Der deutsche Bundespräsident Frank-Walter Steinmeier absolvierte vom 30. Juni bis 2. Juli einen dreitägigen Staatsbesuch in Israel. Der Grund: die Verabschiedung des israelischen Staatspräsidenten Reuven Rivlin. Dass Steinmeier mit militärischen Ehren empfangen wurde, dass er Yad-Vashem besuchte, dass von beiden Staatspräsidenten die unverbrüchliche Freundschaft zwischen Israel und Deutschland beschworen wurde und dass beide Staaten entschlossen seien, „gegen Antisemitismus, Rassismus und Hass“ zu kämpfen (Zeit-online v. 01.07.21) – davon war in den bundesdeutschen Medien ausführlich die Rede. Dass Steinmeier auch auf den israelisch-palästinensischen „Konflikt“ einging, wurde, wenn überhaupt, nur am Rande erwähnt. Und überhaupt nicht berichtet wurde über den Inhalt seiner bemerkenswerten Rede.

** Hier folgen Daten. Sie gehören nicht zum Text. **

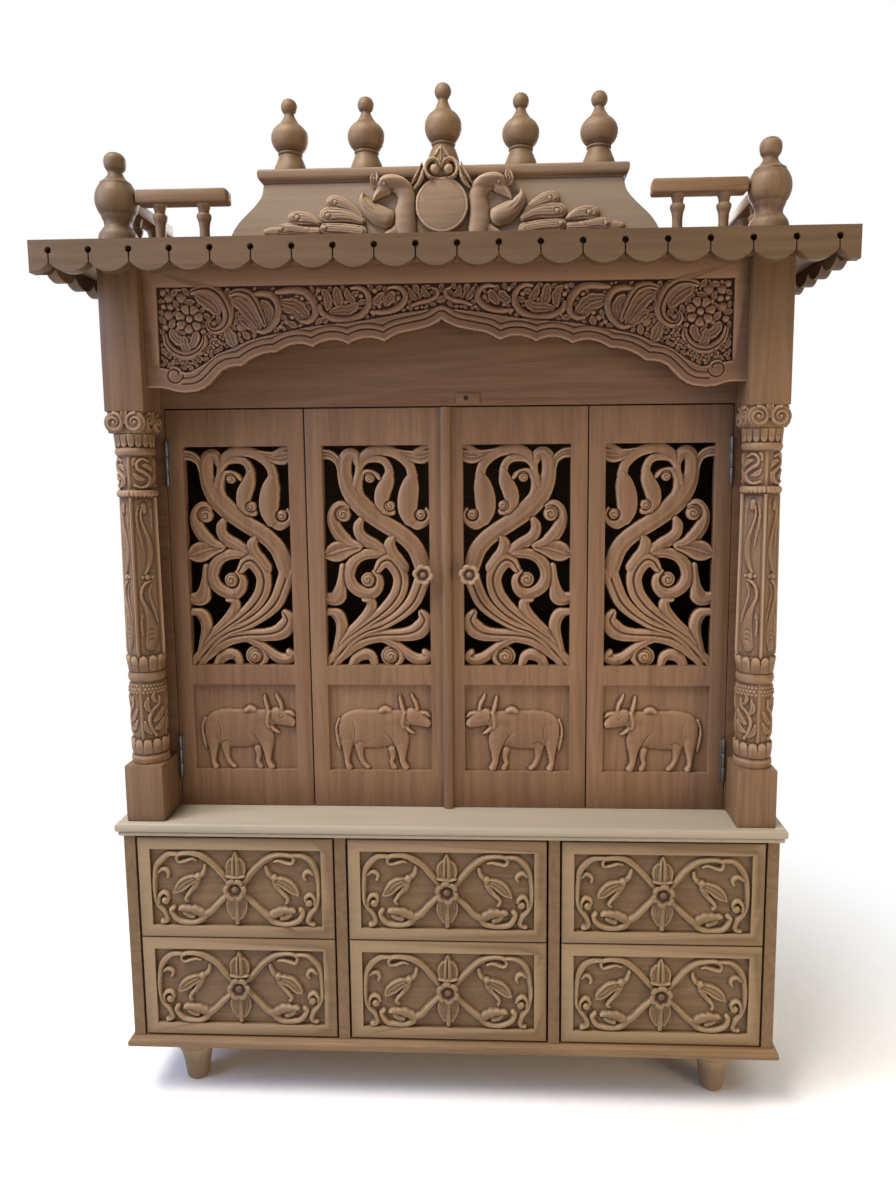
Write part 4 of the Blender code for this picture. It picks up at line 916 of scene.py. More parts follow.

Prof. Dr. Susan Neiman, die bekannte US-amerikanische Philosphin und seit dem Jahr 2000 Direktorin am Einstein Forum in Potsdam, fand jedenfall Steinmeiers Rede überaus bemerkenswert. Vor allem, weil er in seiner Rede in Yad-Vashem drei Israelis geehrt hatte, die für ihre Kritik an der israelischen Regierung bekannt geworden sind. Es waren der Schriftsteller
- David Grossmann (der seinen Lesern kürzlich in der SZ erklärte hatte, warum er das Wort „Apartheid“ benutze),
- die Soziologin Eva Illouz (sie hatte in der Berliner Zeitung geäußert, dass die Knesset-Partei Otzma Yehudit weit rechtsradikaler sei als europäische Rechtsparteien und sie im Grunde nur mit dem Ku-Klux-Klan verglichen werden könnte) und
- der Philosoph Omri Boehm (er hat immer wieder darauf hingewiesen, dass Israel nicht zugleich jüdisch und demokratisch sein könne, wenn 50 Prozent seiner Einwohner – die Palästinenser – kaum Bürgerrechte genießen).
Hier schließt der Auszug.